Photo by AHLN, Flickr

So here are each of the reasons listed in Monday’s post as they would apply (or not) to employees who work away from the primary workplace.

Annoying (or infecting) co-workers: If you don’t come into the office, chances are you won’t infect fellow employees if you choose to (or have to) work while sick. But you might still annoy them—especially if being sick impacts the quality of your work or your ability to collaborate and respond effectively. Besides, some of your co-workers suspect you spend the day in your pajamas sipping cocoa anyway, so calling in sick might just push them over the edge.

The ripple effect: Co-workers are not the only people susceptible to contagion. While you may not be exposing your co-workers and everyone in their networks, you’ll still be the resident Typhoid Mary if you show up sick at your preferred co-working space or the local coffee shop. Working exclusively from home may serve as an effective self-imposed quarantine, preventing you from sharing those pesky germs. And, as a remote worker, you have much more control over the number of disease ripples you share. Unless your employer requires you to show up at a designated co-working space, in which case the ripple effect is back at high tide.

Producing sub-par work: This reason is just as valid for remote workers as it is for those who congregate in a specific workplace. Whether you work from home, from Starbucks or at head office, trying to concentrate when you’re sick is often a waste of time and energy.
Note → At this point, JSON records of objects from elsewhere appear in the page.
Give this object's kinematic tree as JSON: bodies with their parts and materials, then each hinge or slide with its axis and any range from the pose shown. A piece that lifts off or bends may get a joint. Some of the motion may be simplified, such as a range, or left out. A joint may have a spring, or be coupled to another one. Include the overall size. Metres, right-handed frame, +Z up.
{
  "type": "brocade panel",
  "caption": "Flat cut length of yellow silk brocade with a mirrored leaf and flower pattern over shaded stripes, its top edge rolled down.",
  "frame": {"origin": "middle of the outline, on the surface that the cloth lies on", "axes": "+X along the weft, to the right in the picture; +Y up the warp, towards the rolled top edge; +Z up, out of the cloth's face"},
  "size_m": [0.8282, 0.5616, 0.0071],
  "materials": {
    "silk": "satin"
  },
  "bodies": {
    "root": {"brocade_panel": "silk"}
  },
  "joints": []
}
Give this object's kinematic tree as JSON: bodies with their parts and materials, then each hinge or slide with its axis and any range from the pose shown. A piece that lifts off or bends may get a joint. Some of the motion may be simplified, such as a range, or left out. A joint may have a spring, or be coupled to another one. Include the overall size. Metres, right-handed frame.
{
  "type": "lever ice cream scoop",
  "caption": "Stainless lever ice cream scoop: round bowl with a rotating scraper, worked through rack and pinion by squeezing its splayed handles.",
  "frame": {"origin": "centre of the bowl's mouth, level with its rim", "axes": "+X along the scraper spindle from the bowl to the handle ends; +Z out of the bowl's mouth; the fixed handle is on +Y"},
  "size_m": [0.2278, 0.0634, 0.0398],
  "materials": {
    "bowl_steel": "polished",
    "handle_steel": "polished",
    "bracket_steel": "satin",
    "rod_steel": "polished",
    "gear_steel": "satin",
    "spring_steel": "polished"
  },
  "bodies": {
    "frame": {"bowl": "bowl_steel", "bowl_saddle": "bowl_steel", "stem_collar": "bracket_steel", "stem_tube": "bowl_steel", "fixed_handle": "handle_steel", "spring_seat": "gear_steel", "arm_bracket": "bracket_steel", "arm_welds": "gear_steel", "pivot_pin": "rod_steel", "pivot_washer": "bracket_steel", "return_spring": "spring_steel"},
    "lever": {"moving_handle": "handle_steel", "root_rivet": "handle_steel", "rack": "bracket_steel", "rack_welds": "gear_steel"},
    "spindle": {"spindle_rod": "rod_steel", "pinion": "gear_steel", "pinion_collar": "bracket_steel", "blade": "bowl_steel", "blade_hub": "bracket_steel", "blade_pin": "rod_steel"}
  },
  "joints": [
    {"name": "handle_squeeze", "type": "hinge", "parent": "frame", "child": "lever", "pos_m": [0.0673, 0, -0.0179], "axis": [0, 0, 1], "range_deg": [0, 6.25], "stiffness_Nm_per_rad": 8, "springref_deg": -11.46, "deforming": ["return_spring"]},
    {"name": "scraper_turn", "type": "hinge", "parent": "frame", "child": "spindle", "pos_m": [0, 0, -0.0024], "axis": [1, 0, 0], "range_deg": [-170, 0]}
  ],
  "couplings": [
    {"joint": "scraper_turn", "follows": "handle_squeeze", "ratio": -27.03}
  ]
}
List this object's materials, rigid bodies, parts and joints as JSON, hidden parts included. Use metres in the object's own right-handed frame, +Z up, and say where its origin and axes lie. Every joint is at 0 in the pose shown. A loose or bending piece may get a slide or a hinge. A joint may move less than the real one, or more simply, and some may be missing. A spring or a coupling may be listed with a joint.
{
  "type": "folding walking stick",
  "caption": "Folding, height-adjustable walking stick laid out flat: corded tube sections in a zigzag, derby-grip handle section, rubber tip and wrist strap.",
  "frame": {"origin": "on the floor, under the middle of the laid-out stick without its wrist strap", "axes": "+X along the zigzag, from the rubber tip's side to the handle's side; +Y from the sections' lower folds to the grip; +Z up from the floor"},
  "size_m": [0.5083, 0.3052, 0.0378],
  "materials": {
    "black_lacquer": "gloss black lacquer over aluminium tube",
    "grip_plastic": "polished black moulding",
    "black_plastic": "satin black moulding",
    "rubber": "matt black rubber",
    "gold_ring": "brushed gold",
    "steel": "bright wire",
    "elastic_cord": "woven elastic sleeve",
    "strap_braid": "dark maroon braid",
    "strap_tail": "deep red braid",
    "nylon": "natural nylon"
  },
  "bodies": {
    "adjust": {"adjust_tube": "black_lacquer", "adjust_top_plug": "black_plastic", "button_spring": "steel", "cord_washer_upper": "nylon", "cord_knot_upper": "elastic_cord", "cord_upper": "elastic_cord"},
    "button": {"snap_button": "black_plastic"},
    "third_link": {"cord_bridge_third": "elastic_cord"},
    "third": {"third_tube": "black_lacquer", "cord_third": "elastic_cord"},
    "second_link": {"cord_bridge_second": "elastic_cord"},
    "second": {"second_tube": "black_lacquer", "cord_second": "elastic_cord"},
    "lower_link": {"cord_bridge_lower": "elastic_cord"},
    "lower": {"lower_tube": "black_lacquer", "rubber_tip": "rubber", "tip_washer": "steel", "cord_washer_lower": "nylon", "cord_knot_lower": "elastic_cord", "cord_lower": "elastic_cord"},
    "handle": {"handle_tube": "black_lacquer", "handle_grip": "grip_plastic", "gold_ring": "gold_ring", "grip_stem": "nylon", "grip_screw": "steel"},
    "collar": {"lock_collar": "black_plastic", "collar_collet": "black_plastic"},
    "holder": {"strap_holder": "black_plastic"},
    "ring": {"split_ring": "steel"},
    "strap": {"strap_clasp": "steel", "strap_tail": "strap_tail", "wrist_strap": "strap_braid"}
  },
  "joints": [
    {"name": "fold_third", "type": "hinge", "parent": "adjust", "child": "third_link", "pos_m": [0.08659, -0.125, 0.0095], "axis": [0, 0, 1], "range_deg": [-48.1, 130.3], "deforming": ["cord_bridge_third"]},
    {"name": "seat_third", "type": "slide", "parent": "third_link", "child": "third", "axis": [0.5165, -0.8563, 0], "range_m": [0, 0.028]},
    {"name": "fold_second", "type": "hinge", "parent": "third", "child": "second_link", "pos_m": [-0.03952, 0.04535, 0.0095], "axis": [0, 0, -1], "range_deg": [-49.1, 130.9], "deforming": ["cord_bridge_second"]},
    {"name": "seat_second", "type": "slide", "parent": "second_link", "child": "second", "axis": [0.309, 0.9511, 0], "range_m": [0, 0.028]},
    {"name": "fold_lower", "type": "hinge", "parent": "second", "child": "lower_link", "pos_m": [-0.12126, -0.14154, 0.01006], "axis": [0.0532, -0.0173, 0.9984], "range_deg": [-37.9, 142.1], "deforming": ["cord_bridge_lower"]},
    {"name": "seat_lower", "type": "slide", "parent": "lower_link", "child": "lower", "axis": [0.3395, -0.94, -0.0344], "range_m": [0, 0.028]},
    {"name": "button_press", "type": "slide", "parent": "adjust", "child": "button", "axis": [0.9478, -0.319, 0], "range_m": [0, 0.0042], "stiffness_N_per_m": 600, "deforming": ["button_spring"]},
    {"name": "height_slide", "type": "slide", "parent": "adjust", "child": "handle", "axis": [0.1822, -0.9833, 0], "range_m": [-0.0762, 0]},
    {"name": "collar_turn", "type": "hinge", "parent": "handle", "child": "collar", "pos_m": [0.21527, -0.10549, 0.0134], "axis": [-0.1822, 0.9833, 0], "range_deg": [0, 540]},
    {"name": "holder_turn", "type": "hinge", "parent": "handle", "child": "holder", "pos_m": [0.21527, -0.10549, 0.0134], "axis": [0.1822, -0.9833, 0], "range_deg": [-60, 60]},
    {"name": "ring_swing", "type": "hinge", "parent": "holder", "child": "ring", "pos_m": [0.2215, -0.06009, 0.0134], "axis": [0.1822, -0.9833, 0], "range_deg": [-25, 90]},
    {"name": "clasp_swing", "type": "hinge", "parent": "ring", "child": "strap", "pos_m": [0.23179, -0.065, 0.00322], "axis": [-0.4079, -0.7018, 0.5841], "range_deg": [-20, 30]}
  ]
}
Producing inferior work because your brain is befuddled by illness or medication is never a great career move.

Should Employers Expect Telecommuters to Work While Sick?

Employers who expect sick employees to show up and buckle down are even more likely to expect remote workers to suck it up and work through illness. So how do cautionary notes for employers apply when a sick employee works remotely? Can forcing remote employees to work while sick (or punishing them for taking sick days) still backfire?
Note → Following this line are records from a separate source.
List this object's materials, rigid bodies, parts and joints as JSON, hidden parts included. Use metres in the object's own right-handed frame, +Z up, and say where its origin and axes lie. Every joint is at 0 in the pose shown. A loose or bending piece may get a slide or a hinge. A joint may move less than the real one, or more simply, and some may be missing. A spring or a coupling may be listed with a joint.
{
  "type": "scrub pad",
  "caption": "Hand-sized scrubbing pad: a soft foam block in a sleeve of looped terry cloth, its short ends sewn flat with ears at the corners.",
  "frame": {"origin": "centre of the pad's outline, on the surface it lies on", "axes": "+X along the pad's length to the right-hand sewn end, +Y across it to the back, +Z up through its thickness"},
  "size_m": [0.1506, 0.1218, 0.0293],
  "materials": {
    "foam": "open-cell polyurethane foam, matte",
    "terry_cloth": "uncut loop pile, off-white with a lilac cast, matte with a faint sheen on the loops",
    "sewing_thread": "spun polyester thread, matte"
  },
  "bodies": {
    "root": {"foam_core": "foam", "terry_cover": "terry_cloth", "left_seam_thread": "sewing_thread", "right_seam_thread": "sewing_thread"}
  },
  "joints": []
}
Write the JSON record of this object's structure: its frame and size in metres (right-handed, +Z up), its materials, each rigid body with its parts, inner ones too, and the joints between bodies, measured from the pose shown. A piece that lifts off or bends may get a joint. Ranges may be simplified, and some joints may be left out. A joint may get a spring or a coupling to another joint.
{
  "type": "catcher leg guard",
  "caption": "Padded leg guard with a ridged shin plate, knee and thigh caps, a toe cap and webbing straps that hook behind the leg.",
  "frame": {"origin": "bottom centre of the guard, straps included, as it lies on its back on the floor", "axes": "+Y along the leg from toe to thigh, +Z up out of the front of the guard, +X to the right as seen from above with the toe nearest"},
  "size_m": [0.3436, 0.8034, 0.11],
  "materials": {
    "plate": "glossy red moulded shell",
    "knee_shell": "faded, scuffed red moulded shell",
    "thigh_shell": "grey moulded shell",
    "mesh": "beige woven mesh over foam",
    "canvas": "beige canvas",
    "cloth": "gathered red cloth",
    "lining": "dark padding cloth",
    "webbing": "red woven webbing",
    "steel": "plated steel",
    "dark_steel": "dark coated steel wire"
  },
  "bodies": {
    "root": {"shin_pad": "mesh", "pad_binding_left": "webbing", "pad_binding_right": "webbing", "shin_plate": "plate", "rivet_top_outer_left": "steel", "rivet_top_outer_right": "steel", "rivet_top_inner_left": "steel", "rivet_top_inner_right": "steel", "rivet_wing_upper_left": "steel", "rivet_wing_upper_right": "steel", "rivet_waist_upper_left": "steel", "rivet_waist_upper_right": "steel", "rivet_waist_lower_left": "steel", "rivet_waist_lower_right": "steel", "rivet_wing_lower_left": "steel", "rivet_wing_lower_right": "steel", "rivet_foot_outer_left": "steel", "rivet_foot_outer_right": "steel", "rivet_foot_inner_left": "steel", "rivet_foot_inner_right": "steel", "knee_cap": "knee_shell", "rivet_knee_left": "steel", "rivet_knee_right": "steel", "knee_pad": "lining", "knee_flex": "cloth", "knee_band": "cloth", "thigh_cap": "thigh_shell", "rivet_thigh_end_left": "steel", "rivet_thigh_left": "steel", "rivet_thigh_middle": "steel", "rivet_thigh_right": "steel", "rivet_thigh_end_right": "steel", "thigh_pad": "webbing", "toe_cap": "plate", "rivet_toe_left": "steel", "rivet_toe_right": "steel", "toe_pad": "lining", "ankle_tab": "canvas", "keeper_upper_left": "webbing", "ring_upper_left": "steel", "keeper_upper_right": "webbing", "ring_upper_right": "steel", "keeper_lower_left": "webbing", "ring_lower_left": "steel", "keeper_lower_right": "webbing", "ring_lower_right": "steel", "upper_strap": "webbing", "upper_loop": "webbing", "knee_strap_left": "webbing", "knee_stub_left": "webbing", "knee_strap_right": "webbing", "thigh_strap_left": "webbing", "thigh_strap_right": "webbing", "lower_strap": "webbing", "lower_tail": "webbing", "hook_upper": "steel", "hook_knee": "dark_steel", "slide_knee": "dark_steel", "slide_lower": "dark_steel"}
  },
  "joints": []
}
Productivity hit: For a remote worker, the productivity hit is less likely to impact co-workers, but employers can still expect a significant drop in individual productivity (one –third or more[1]) if an employee continues to work while sick.

Increased health costs: When remote workers continue working through illness, it may lead to increased corporate health costs for that individual due to longer recovery times, but it would not impact these costs to the same degree as it does in a crowded office environment. Containing infectious illness reduces its impact. In addition, any spread of disease through co-working spaces or public areas would not directly impact health costs for the employer (although it still hits society’s bottom line!).
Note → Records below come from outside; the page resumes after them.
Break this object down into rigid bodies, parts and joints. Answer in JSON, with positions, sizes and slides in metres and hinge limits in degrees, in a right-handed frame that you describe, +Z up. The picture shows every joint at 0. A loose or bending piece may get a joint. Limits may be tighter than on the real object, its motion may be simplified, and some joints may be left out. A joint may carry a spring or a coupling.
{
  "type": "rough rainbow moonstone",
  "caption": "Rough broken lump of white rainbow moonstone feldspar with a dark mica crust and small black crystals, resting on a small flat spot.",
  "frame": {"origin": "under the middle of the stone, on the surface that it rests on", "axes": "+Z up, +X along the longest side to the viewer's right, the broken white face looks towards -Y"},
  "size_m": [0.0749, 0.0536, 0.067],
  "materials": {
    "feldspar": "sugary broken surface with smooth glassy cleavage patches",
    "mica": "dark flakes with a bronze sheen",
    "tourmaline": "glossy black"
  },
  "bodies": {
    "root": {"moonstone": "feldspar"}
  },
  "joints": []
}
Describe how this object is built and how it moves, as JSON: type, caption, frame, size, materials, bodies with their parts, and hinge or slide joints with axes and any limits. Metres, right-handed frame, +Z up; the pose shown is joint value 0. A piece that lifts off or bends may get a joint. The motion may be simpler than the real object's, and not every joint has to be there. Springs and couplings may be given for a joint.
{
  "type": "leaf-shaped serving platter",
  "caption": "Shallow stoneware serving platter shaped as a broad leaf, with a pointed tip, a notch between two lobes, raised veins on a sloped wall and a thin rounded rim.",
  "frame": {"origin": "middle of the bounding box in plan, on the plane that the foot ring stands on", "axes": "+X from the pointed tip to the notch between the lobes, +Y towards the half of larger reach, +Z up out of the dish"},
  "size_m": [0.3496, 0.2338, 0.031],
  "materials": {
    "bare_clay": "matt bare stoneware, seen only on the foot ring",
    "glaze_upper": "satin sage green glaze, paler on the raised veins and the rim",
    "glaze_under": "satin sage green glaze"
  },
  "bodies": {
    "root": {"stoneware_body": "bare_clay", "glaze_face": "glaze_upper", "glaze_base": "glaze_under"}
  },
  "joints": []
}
Infected customers: If a remote worker continues to have contact with customers, this risk is still relevant. If the employee is compelled to work while sick and then infects customers, a company’s brand could still sustain damage if it became known that customers were knowingly exposed to such a risk. If, however, a remote worker does not have any contact with customers, employers can take this risk out of the equation.

Workplace culture: When it comes to the culture of an organization, it’s already a challenge to help remote workers feel included. Anything that leads to dissatisfaction and disengagement among on-site workers will typically have an even greater impact on remote workers who often already feel isolated. Expecting people to work while sick, in the office or at home, will definitely not enhance corporate culture.

In the final analysis, remote workers are more likely to be expected to work while sick, since many of the dangers associated with doing so are reduced when work is conducted away from the office. For those who work from home, pulling away from the work to rest and recover from illness can be difficult. While other people call in sick and stay home, the remote worker is often already at home and may not know where to draw the line when feeling ill. The reactions of co-workers and managers can also be more complicated when someone who works from home takes a sick day.

Whatever a company’s policy regarding sick days, and whether people work at home or in the office, expecting employees to be productive and focused when they’re battling a bug is unrealistic and definitely doesn’t foster organizational health.